[Directions for this task] Find the string "saved" in the records. Copy every line it appears in.

[Scripts that build objects]
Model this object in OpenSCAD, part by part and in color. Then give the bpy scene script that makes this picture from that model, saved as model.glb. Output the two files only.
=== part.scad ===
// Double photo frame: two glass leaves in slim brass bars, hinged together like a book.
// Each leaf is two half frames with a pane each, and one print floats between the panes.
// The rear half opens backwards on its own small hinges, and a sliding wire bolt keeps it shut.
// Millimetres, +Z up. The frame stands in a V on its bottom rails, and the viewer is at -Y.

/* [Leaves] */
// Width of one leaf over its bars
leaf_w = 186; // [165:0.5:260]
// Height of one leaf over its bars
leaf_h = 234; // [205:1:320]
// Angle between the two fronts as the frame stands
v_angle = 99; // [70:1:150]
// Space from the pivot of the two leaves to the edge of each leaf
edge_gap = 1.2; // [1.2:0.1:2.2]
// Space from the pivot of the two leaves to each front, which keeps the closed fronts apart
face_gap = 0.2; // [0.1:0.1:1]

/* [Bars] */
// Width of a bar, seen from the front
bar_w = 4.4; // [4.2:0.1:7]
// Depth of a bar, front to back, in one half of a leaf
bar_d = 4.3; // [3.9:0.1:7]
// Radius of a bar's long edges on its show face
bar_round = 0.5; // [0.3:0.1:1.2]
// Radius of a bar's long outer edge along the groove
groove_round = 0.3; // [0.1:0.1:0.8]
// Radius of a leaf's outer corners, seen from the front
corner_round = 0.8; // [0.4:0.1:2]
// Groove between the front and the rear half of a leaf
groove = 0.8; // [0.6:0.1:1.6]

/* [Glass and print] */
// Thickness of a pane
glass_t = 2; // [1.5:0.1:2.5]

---

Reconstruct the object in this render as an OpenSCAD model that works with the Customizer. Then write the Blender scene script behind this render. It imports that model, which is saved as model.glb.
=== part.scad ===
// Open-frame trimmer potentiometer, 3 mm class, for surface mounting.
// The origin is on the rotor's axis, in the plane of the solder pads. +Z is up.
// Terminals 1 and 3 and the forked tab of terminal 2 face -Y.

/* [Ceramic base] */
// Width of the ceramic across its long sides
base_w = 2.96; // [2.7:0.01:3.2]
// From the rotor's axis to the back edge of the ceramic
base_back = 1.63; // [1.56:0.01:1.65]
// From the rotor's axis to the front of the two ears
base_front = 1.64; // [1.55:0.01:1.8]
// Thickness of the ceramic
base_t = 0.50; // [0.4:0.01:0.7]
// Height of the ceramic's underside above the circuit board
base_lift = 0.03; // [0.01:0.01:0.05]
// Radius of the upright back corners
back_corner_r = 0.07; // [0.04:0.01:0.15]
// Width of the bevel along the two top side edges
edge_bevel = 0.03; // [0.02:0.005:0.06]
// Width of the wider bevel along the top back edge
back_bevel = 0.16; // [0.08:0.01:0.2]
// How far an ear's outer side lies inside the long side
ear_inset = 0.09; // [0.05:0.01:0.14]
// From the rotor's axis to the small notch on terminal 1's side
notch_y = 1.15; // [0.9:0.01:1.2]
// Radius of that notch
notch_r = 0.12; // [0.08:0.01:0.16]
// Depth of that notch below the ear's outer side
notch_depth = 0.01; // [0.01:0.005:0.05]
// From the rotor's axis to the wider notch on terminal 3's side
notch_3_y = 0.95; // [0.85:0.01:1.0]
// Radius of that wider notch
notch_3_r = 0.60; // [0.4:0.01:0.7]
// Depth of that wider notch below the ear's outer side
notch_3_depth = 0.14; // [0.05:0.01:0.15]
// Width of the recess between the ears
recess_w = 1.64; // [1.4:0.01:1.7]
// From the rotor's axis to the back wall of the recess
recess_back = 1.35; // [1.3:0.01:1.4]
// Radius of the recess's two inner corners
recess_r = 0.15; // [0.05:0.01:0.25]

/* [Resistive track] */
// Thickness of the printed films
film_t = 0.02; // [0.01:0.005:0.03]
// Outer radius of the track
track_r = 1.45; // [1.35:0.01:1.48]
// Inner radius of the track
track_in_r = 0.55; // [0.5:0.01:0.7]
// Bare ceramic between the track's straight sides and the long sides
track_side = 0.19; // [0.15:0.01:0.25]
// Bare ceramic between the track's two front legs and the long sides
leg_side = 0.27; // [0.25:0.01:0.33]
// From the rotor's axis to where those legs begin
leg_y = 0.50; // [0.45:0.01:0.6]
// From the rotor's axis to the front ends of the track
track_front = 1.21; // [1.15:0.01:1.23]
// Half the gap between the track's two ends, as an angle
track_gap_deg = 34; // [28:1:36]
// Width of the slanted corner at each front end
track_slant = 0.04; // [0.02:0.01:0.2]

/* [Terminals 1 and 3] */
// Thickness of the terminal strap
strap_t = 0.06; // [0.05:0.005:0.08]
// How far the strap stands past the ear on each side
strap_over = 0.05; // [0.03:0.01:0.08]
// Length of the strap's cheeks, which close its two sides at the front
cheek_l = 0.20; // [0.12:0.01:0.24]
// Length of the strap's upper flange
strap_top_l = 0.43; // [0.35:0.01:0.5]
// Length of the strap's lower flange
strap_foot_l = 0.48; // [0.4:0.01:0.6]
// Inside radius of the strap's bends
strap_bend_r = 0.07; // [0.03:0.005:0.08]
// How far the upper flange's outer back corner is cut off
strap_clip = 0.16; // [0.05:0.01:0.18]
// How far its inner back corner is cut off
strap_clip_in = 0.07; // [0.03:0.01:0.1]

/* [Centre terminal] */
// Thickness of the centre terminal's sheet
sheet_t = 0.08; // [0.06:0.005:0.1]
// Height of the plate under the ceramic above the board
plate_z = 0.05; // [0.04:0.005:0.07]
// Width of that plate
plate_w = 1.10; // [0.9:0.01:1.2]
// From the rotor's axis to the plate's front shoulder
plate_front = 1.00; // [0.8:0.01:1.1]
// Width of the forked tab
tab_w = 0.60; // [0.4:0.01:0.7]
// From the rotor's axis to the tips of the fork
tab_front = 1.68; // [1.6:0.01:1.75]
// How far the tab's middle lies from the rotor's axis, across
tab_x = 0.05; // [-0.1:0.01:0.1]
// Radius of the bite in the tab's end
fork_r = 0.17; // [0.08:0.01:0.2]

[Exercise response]
Model this object in OpenSCAD, part by part and in color. Then give the bpy scene script that makes this picture from that model, saved as model.glb. Output the two files only.
Reconstruct the object in this render as an OpenSCAD model that works with the Customizer. Then write the Blender scene script behind this render. It imports that model, which is saved as model.glb.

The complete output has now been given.